Due to the relatively recent inception of DMDD as a specific diagnosis, pharmacological treatments are often selected based on their historical efficacy reducing aggression and irritability in children with other mental disorders, such as conduct disorder, generalized anxiety disorder, major depression and bipolar disorder.

Recent trends have shifted toward prescription of antidepressants, specifically selective serotonin reuptake inhibitors (SSRIs), and psychostimulants (such as methylphenidate) for patients with DMDD.  Of note, these medications are theoretically better suited for patients with DMDD than those diagnosed with bipolar disorder, as antidepressants and stimulants may risk triggering more labile moods or manic episodes in patients with bipolar disorder.  Stimulant and antidepressant medications are prescribed both for their treatment of DMDD symptoms and in cases of comorbid ADHD and depressive disorders.

Antipsychotic medications are another primary intervention for children with DMDD, prescribed in as much as 58.9% of DMDD patients age 10-17.

Lithium and anticonvulsant medications, often implicated in the treatment of bipolar disorder, show moderate reduction of aggression in hospitalized children with conduct disorder, and are often prescribed to children with DMDD based on this history.
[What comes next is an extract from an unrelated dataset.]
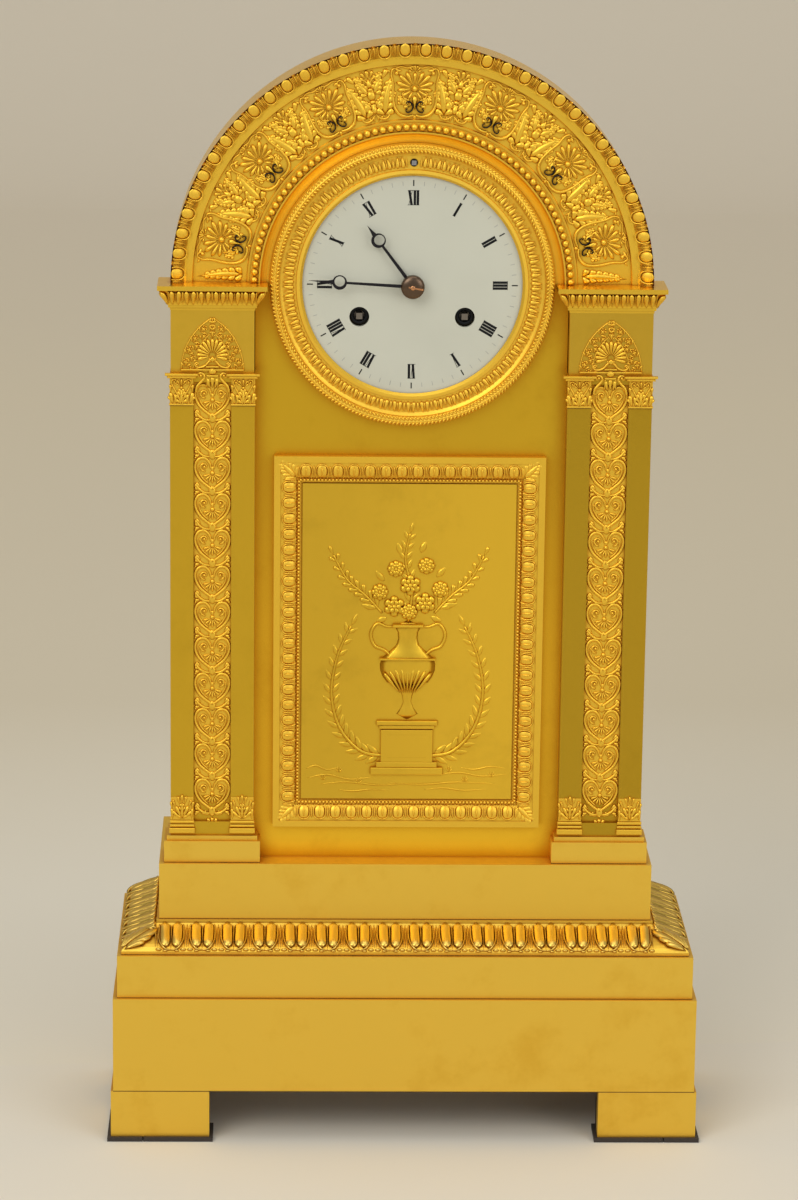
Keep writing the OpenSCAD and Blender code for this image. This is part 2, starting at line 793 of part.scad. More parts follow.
// Turn button outside and tongue inside, on one short spindle
module door_latch() {
    x = latch_p[0];
    z = z_axis + latch_p[1];
    out_y = door_y + door_t;
    in_y = back_y - 0.5;
    color(steel) {
        drod(latch_p, in_y - 1.2, out_y + 0.6, latch_r, 24);
        drod(latch_p, out_y + 0.3, out_y + 1.5, 3.2, 32);
        slab([x, z], in_y - 1.3, in_y) rotate(60) {
            translate([0, -2]) square([7.6, 4]);
            circle(2.2, $fn = 24);
        }
    }
}

// Frame with a moulded inner slope, mitred at its corners
module panel_frame() {
    x = panel_w / 2;
    w = frame_w;
    y0 = plate_front;
    line = [[w + 0.5, 1], [w + 0.5, -0.6], [w, -0.6], [w, -1.4], [w - 1.4, -1.4],
            for (i = [0:5]) let (a = 90 * i / 5) [2.8 + (w - 4.6) * cos(a), -1.6 - (frame_t - 2) * sin(a)],
            [2.8, -frame_t - 1], [w + 9, -frame_t - 1]];
    color(bronze) difference() {
        block([-x, y0 - frame_t, panel_z], [x, y0, panel_z + panel_h]);
        intersection() {
            translate([0, 0, panel_z - 1]) linear_extrude(panel_h + 2)
                opening(line, x, y0);
            translate([-x - 1, 0, panel_z + panel_h / 2]) rotate([90, 0, 90]) linear_extrude(panel_w + 2)
                mirror([1, -1]) opening(line, panel_h / 2, y0);
        }
        for (p = panel_screws) rod(p, y0 - 2, y0 + 1, 1.2 + fit, 24);
    }
}

// What the frame leaves open, as a cut across it: half the size and its front plane
module opening(line, half, y0) {
    n = 10;
    pts = [for (i = [1:len(line) - 2]) [half - line[i][0], y0 + line[i][1]]];
    m = len(pts) - 1;
    polygon(concat([[half - frame_w - 0.5, y0 + 1]], pts,
                   [for (i = [m:-1:0]) [-pts[i][0], pts[i][1]]], [[-half + frame_w + 0.5, y0 + 1]]));
}

// Plate of the relief, seated inside the frame
module relief_panel() {
    x = panel_w / 2 - frame_w - 0.7;
    color(bronze) block([-x, plate_front - 1.5, panel_z + frame_w + 0.7],
                        [x, plate_front, panel_z + panel_h - frame_w - 0.7]);
}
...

However some research has found that lithium has not been shown to outperform a placebo in alleviating the signs and symptoms of DMDD.

Psychosocial 
Several cognitive-behavioral interventions have been developed to help youths with chronic irritability and temper outbursts. Because many youths with DMDD show problems with ADHD and oppositional-defiant behavior, experts initially tried to treat these children using contingency management. This type of intervention involves teaching parents to reinforce children's appropriate behavior and extinguish (usually through systematic ignoring or time out) inappropriate behavior. Although contingency management can be helpful for ADHD and ODD symptoms, it does not seem to reduce the most salient features of DMDD, namely, irritability and anger.

Epidemiology 
There are not good estimates of the prevalence of DMDD, but primary studies have found a rate of 0.8 to 3.3%. Epidemiological studies show that approximately 3.2% of children in the community have chronic problems with irritability and temper, the essential features of DMDD. These problems are probably more common among clinic-referred youths. Parents report that approximately 30% of children hospitalized for psychiatric problems meet diagnostic criteria for DMDD; 15% meet criteria based on the observations of hospital staff.
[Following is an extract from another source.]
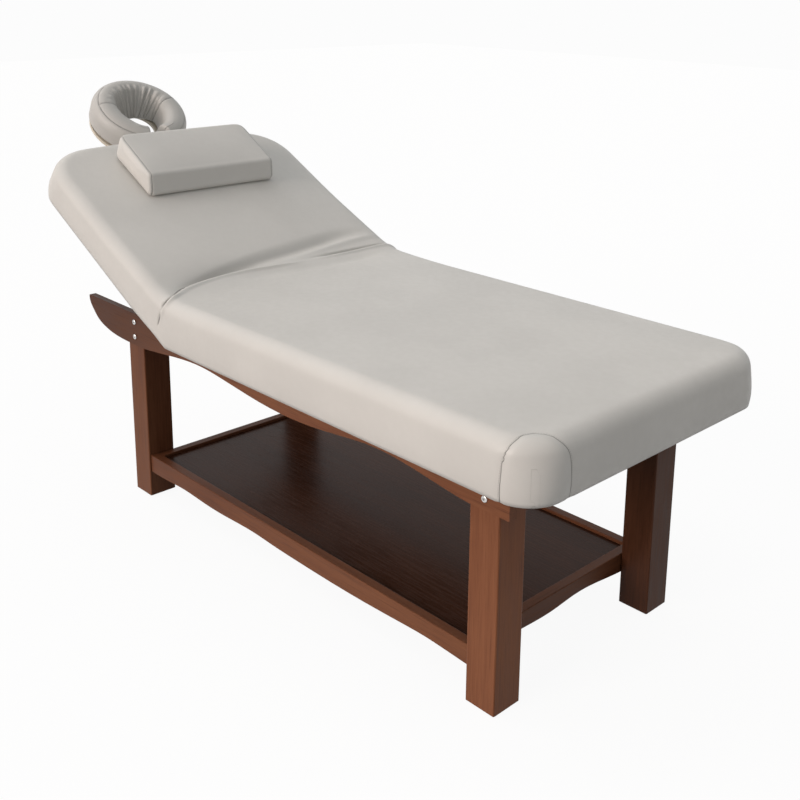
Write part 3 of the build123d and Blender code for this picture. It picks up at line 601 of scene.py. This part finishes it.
def even_out(piece, chosen):
    """Smooth the chosen points."""
    activate(piece)
    bpy.ops.object.mode_set(mode="EDIT")
    bpy.ops.mesh.select_mode(type="VERT")
    bpy.ops.mesh.select_all(action="DESELECT")
    bpy.ops.object.mode_set(mode="OBJECT")
    piece.data.vertices.foreach_set("select", chosen)
    bpy.ops.object.mode_set(mode="EDIT")
    bpy.ops.mesh.vertices_smooth(factor=0.5, repeat=4)
    bpy.ops.object.mode_set(mode="OBJECT")


def dress(piece, *finishes):
    for finish in finishes:
        piece.data.materials.append(finish)
    for face in piece.data.polygons:
        face.use_smooth = True


def beside(points, path):
    """Which points lie near a line, how far each is from it (positive towards the head end), and the share
    of the way along it."""
    fine = smooth_path(path, 120)
    near = np.where(np.abs(points[:, 0] - fine[:, 0].mean()) < 0.13)[0]
    distance, along, offset, _ = nearest_on_path(points[near], fine)
    inside = ((along > 0) & (along < 1)) | (distance < 0.004)
    signed = distance * np.where(offset @ TOWARDS_HEAD > 0, 1.0, -1.0)
    return near[inside], signed[inside], along[inside]


def press(piece, path, depth, shape, run):
    """Push the points near a measured line in or out: depth is the full push, shape its share for the
    distance across the line and the share of the way along it, and run where along it the push starts,
    is full, fades and ends."""
    points = points_of(piece)
    near, signed, along = beside(points, path)
    push = depth * shape(signed, along) * rise_and_fall(along, *run)
    points[near] += normals_of(piece)[near] * push[:, None]
    set_points(piece, points)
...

What is the difference between typical irritability and severe irritability? 
All children can become irritable sometimes. It’s a normal reaction to frustration. Children experiencing severe irritability (as observed in DMDD) have difficulty tolerating frustration and have outbursts that are out of proportion for the situation at hand. These outbursts occur more often and are more severe than what you would typically expect for children of this age.
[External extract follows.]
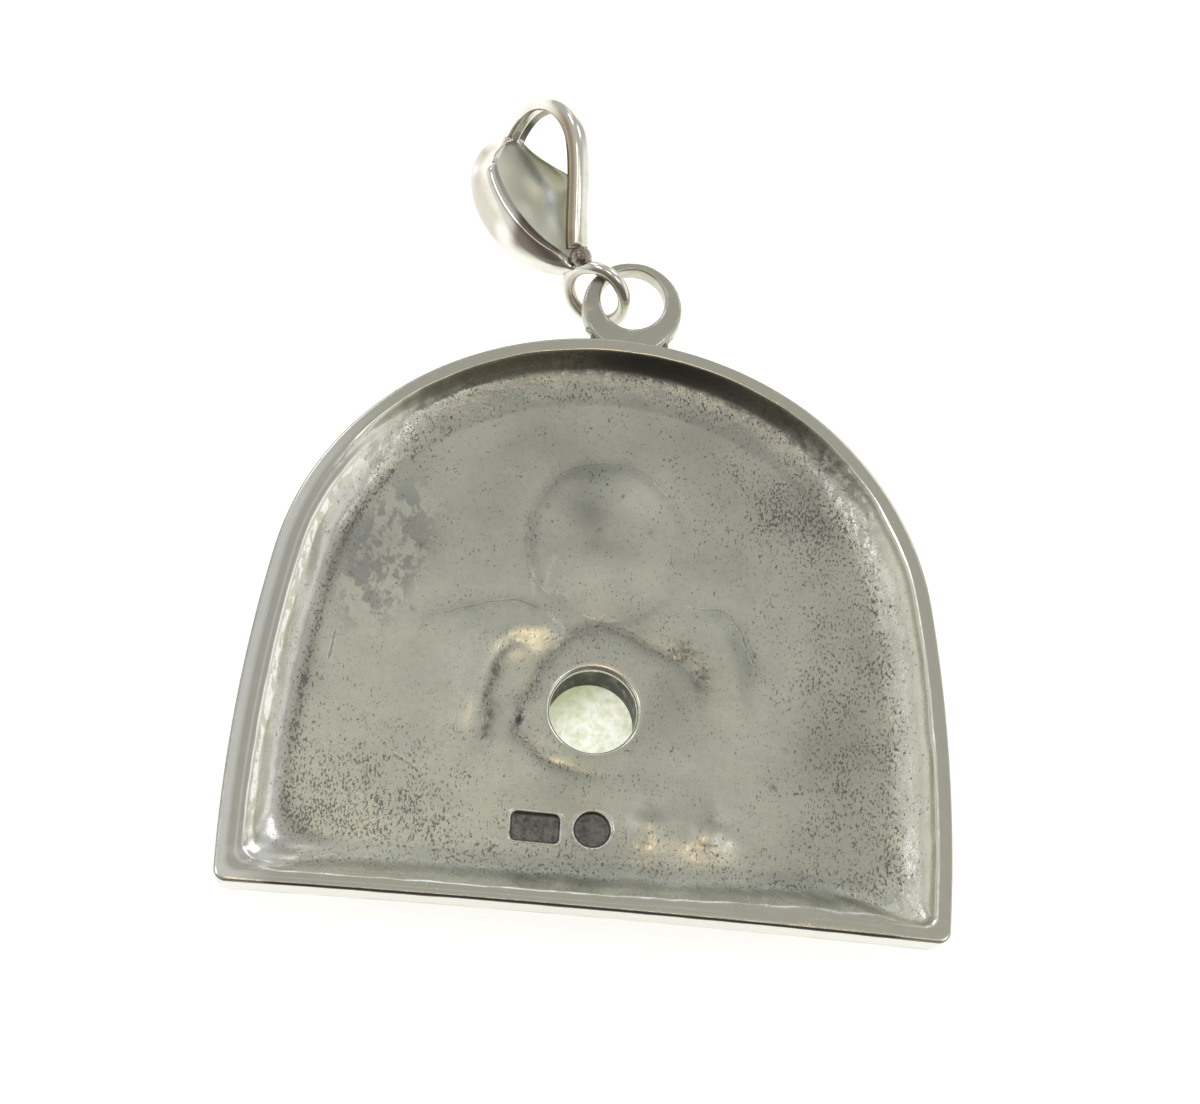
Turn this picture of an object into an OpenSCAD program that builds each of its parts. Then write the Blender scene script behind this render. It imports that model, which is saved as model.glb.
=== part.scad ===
// Arched silver pendant with a knight in relief, a round stone, and a leaf bail on a soldered loop.
// It lies face down: the hollow back looks up along +Z, the relief looks down, the bail is towards +Y.
// The foot of the plaque runs along X. All sizes are in millimetres.

/* [Plaque] */
// Width of the plaque across its straight foot
plaque_w = 30; // [27:0.5:33]
// Outward lean of the sides at the foot, in degrees
side_lean = 1.8; // [0:0.1:3]
// Radius of the long side curves
side_r = 69.7; // [60:0.1:80]
// Heading where the side curve meets the shoulder curve, in degrees
side_end = 10.3; // [8:0.1:12]
// Radius of the shoulder curves
shoulder_r = 13.37; // [12:0.01:14.5]
// Heading where the shoulder curve meets the top curve, in degrees
shoulder_end = 59.3; // [55:0.1:63]
// Radius of the two corners at the foot
corner_r = 0.5; // [0.3:0.05:0.6]
// How far the middle of the foot is bowed inwards
foot_bow = 0.15; // [0.05:0.05:0.4]
// Height of the outer wall
wall_h = 1.63; // [1.4:0.01:2]
// How far the wall draws in from the back to the front
wall_draft = 0.12; // [0:0.01:0.2]
// Width of the flat rim round the hollow back
rim_w = 0.6; // [0.5:0.01:0.8]
// Depth of the hollow back below the rim
hollow_d = 1.1; // [1.06:0.01:1.2]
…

For example, a parent tells the child to stop playing a game and do their homework. Any child might be frustrated or annoyed. But a child with DMDD may become extremely upset and emotional and have an intense temper outburst with yelling or hitting. A child with DMDD experiences these intense temper outbursts a few times a week.

History 

Beginning in the 1990s, some clinicians began observing children with hyperactivity, irritability, and severe temper outbursts. These symptoms greatly interfered with their lives at home, school, and with friends. Because other diagnoses, like ADHD and ODD, did not capture the severity of children's irritability and anger, many of these children were diagnosed with bipolar disorder.  Longitudinal studies showed that children with chronic irritability and temper outbursts often developed later problems with anxiety and depression, and rarely developed bipolar disorder in adolescence or adulthood. Consequently, the developers of DSM-5 created a new diagnostic label, DMDD, to describe children with persistent irritability and angry outbursts. In 2013, the American Psychiatric Association (APA) added DMDD to the DSM-5 and classified it as a depressive disorder.